Sep
16
Last week, one day after I posted about the payments aspect of the rapidly growing gig economy, the California State Legislature passed Assembly Bill 5, colloquially known as the “Gig Economy Rights Bill.” The bill will require the likes of Uber, Lyft, and other gig firms to bestow employee status upon gig workers, who are currently treated as independent contractors. Indications are that California Governor Gavin Newsom will sign it into law.
If the idea gains national traction, as trends originating in California have a habit of doing, the gig economy will undergo important, costly changes. Per NPR:
The move is likely to have major ramifications for on-demand delivery and ride-hailing companies such as Uber, DoorDash and Lyft, which classify most of their workers as independent contractors.
The bill’s fans include no less than Bernie Sanders and Elizabeth Warren. Not surprisingly, labor unions are also on board. Altruism aside, unions surely see in gig workers a large pool of potential members.
The new law will also have an effect on the payments industry.
Payments are a major feature of gig economy apps. Shifting the burden of payroll accounting and management to gig firms will require overhauling that feature. That’s because contractors receive a fee, not a salary, freeing payers from the morass of calculating and filing income, Social Security (including matching employee contributions), Medicare, and unemployment taxes, and other expenses. As it stands, gig firms need only collect fees, take their cut, and pass on the remainder to workers. At least in California, that’s about to change.
Not to be overlooked is that gig firms needn’t concern themselves with minimum wage laws for independent contractors. Gig firms pay fees, not wages, and there are no minimum fee laws. Don’t like working for what the gig firm pays? No shortage of people will line up to take your place. In that way, some argue, the gig economy exploits a loophole that reintroduces the pre-union, pre-minimum wage era depicted in John Steinbeck’s The Grapes of Wrath. The New York Times commented:
… the bill is as much a starting point as an endgame: It will drive a national debate over how to reshape labor laws fashioned in the industrial era of the 1930s to fit a 21st-century service and knowledge economy … Just as federal labor laws were promulgated to help the country recover from the Depression, the imperative to extend basic guarantees like a minimum wage stems from the staggering income inequality in California, the state with the highest poverty rate in the country.
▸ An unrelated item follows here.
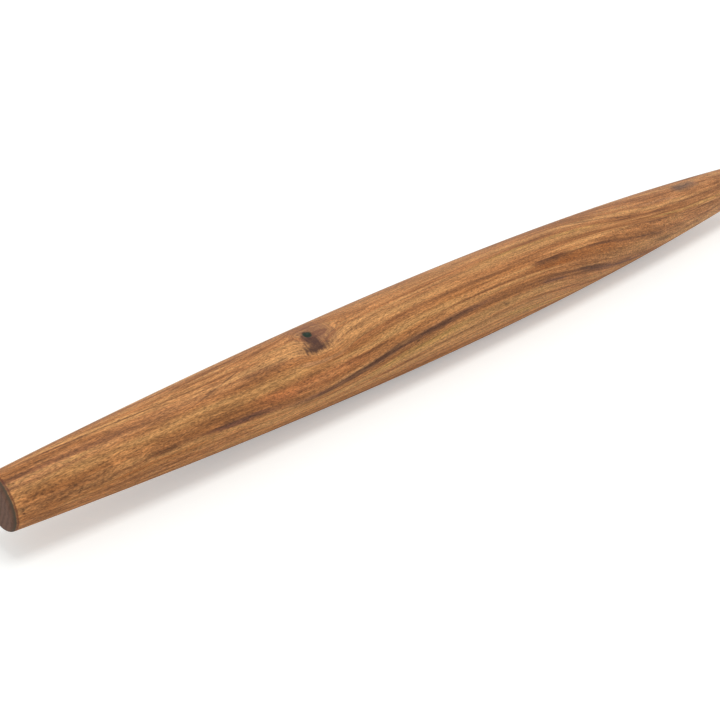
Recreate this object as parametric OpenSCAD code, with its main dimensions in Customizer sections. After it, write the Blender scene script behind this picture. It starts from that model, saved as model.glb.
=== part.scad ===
// French rolling pin: one solid piece of turned wood, thickest in the middle and
// tapering in one long curve to both ends, with no handles and no axle.
// It lies along X with +Z up. The origin is at the middle of the pin's length, on
// the axis that it was turned about.

/* [Pin] */
// Length from one end face to the other
pin_length = 508; // [400:1:560]
// Diameter at the middle, where the pin is thickest
middle_diameter = 40; // [32:0.5:50]

/* [Ends] */
// Diameter that the taper comes down to at each end face
end_diameter = 21; // [16:0.5:28]
// Radius that softens the edge round each end face
edge_radius = 2; // [0.5:0.1:5]

/* [Hidden] */

wood_colour = "#a7744d";

half_length = pin_length / 2;
middle_radius = middle_diameter / 2;
end_radius = end_diameter / 2;

// The taper is one circular arc from end to end. Its top is at the middle of the
// pin, and it meets the plane of each end face at the end radius.
taper_rise = middle_radius - end_radius;
taper_arc_radius = (half_length * half_length + taper_rise * taper_rise) / (2 * taper_rise);
taper_arc_centre = [middle_radius - taper_arc_radius, 0];

// The softened edge is an arc that runs into both the taper and the end face
edge_arc_along = half_length - edge_radius;
edge_reach = taper_arc_radius - edge_radius;
edge_arc_out = taper_arc_centre[0] + sqrt(edge_reach * edge_reach - edge_arc_along * edge_arc_along);
edge_arc_centre = [edge_arc_out, edge_arc_along];
taper_end_angle = asin(edge_arc_along / edge_reach);

// Straight steps that draw half of the taper's arc, and the edge's arc. At the
// sizes above they stray from the arcs by less than a hundredth of a millimetre.
taper_steps = 28;
edge_steps = 10;

// Points along an arc in the plane of the outline, where a point is
// [distance from the turning axis, distance along it]. An angle of 0 faces straight
// out from the axis, and 90 faces along it.
function arc_points(centre, radius, from, to, steps) = [
    for (i = [0:steps])
        let (angle = from + (to - from) * i / steps)
        [centre[0] + radius * cos(angle), centre[1] + radius * sin(angle)]
];

// The same points on the other half of the pin, in the opposite order
function other_half(points) = [
    for (i = [len(points) - 1:-1:0])
        [points[i][0], -points[i][1]]
];

// The first point of the edge's arc is the last of the taper's, so it is left out
function without_first(points) = [for (i = [1:len(points) - 1]) points[i]];

taper_points = arc_points(taper_arc_centre, taper_arc_radius, 0, taper_end_angle, taper_steps);
edge_points = without_first(arc_points(edge_arc_centre, edge_radius, taper_end_angle, 90, edge_steps));
half_points = concat(taper_points, edge_points);

// Half of the pin's section, from the turning axis out to its surface
module turned_outline() {
    polygon(concat(
        [[0, -half_length]],
        other_half(half_points),
        without_first(half_points),
        [[0, half_length]]
    ));
}

// The pin is one turned solid
module tapered_pin() {
    color(wood_colour)
    rotate([0, 90, 0])
    rotate_extrude($fn = 96)
    turned_outline();
}

tapered_pin();
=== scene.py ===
# %% [markdown]
# # A french rolling pin of oiled wood
#
# The real object is one stick of wood, turned on a lathe until it is thick in the
# middle and slim at both ends. It has no handles and no axle. This lesson loads
# the pin's measured solid, turns a finer copy of it, and then spends most of its
# cells on the wood: how the grain runs, the knot, the streaks, the pores and the
# darker end grain. Lengths are in metres, and a name that ends in _mm is in
# millimetres.

# %% Load the measured pin
import math

import bmesh
import bpy
from mathutils import Matrix, Vector, noise


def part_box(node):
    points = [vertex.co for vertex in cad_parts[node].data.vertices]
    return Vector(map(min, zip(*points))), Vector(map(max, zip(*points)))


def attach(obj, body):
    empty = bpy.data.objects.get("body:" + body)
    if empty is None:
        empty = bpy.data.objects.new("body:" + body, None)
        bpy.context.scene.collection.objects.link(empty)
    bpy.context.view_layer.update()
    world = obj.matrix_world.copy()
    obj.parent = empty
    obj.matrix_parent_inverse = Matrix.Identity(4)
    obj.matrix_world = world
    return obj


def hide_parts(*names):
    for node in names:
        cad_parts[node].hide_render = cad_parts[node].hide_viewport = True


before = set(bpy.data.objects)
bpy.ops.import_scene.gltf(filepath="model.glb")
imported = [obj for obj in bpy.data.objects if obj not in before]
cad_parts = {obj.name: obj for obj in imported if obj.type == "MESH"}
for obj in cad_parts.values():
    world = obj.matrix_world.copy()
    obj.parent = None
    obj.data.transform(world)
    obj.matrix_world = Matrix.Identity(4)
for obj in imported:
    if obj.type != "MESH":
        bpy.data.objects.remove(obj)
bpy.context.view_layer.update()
pin_low, pin_high = (Vector(corner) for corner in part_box("tapered_pin"))
print("the solid pin reaches from", tuple(pin_low), "to", tuple(pin_high))

# %% [markdown]
# ## The sizes that the shape is turned from
#
# The solid gives the pin's length and its middle diameter. The lathe needs three
# more sizes: how slim the ends are, how far their edges are softened, and the
# radius of the long curve that joins the middle to the ends. A circle through the
# middle and both ends gives that radius.

# %% Work out the outline
MM = 0.001

half_length = (pin_high.x - pin_low.x) / 2
middle_radius = (pin_high.z - pin_low.z) / 2
end_radius = 10.5 * MM
edge_radius = 2 * MM

taper_rise = middle_radius - end_radius
taper_radius = (half_length**2 + taper_rise**2) / (2 * taper_rise)
taper_centre = Vector((0, 0, middle_radius - taper_radius))

edge_x = half_length - edge_radius
edge_z = taper_centre.z + math.sqrt((taper_radius - edge_radius) ** 2 - edge_x**2)
taper_angle = math.asin(edge_x / (taper_radius - edge_radius))
print("taper radius", round(taper_radius, 3), "m")
print("the taper turns", round(math.degrees(taper_angle), 2), "degrees from the middle to each end")

# %% [markdown]
# ## The camera
#
# The photograph looks down at the pin from the side of its near end, which touches
# the left edge of the picture. The camera's place is written from the middle of the
# pin. Its turn and its lens were found by laying the pin's outline over the
# photograph until both edges agreed.

# %% Place the camera
CAMERA_PLACE = (-0.3718, -0.2941, 0.2046)
CAMERA_TURN = -44.515
CAMERA_DOWN = 27.142
LENS_MM = 52.53

camera_data = bpy.data.cameras.new("camera")
camera_data.lens = LENS_MM
camera_data.clip_start = 0.01
camera = bpy.data.objects.new("camera", camera_data)
camera.location = CAMERA_PLACE
camera.rotation_euler = (math.radians(90 - CAMERA_DOWN), 0, math.radians(CAMERA_TURN))
bpy.context.scene.collection.objects.link(camera)
bpy.context.scene.camera = camera
print("camera", round(camera.location.length, 3), "m from the middle of the pin")

# %% [markdown]
# ## Wiring nodes
#
# A material is a sheet of nodes with wires between them. Writing each wire by hand
# takes many lines, so these small helpers add a node, set its choices, and plug in
# either a number or the output of an earlier node. `calc` does one step of
# arithmetic, and `blend_colour` lays one colour over another.

# %% Helpers that add nodes
def plug(tree, socket, value):
    if isinstance(value, bpy.types.NodeSocket):
        tree.links.new(value, socket)
    else:
        socket.default_value = value


def add(tree, kind, inputs=(), **choices):
    node = tree.nodes.new(kind)
    for choice, value in choices.items():
        setattr(node, choice, value)
    for name, value in dict(inputs).items():
        plug(tree, node.inputs[name], value)
    return node


def calc(tree, step, *values, clamp=False):
    node = add(tree, "ShaderNodeMath", enumerate(values), operation=step, use_clamp=clamp)
    return node.outputs[0]


def remap(tree, value, low, high, to_low=0.0, to_high=1.0, smooth=False):
    inputs = {"Value": value, "From Min": low, "From Max": high, "To Min": to_low, "To Max": to_high}
    way = "SMOOTHSTEP" if smooth else "LINEAR"
    return add(tree, "ShaderNodeMapRange", inputs, interpolation_type=way).outputs[0]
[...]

All of which helps explain why California gig workers tend to be all for the bill. And why, as the Times also observed, “Labor leaders cheered in the balcony and lawmakers embraced on the floor of the California Senate” at the bill’s passage.
Passage of Assembly Bill 5 won’t eliminate costs that gig workers hope to escape.
It will simply remove costs from workers to gig firms. According to the BBC, “Some estimates suggest costs for those firms would increase by 30 percent if they have to treat workers as employees.” And, of course, gig firms will not simply eat the increase. They will pass it on to customers in the form of price increases.
Assembly Bill 5 has been in the works for some time, and gig firms haven’t been sitting around waiting to be acted upon. In a pre-emptive strike last June, reports CNBC,
… the CEO of Uber (UBER), Dara Khosrowshahi, and the cofounders of Lyft (LYFT), Logan Green and John Zimmer, wrote an op-ed in the San Francisco Chronicle arguing that being required to classify drivers as employees instead of independent contractors would “pose a risk to their businesses” and ignored two important points.
“First, most drivers prefer freedom and flexibility to the forced schedules and rigid hourly shifts of traditional employment,” Khosrowshahi wrote. “And second, many drivers are supplementing income from other work.”
And now, CNBC continues, challenges are already in the works:
AB5 has attracted staunch opposition from gig economy companies, as it could upend their traditional business model of hiring inexpensive contractors. In an effort to push back against the bill, Uber and Lyft proposed establishing a $21-an-hour minimum wage for drivers in California. The ride-hailing companies, as well as Doordash, have also pledged $90 million on a ballot initiative for the 2020 election that would exempt them from AB5.
The IRS provides guidelines for distinguishing employees from contractors. They are at best foggy. Criteria include the type and extent of instructions given, evaluation systems, training, financial control, equipment investment, and “… how the worker and business perceive their interaction with one another.”
So from an IRS standpoint, whether gig workers are employees or contractors falls into a gray area. California seeks to make it black-and-white.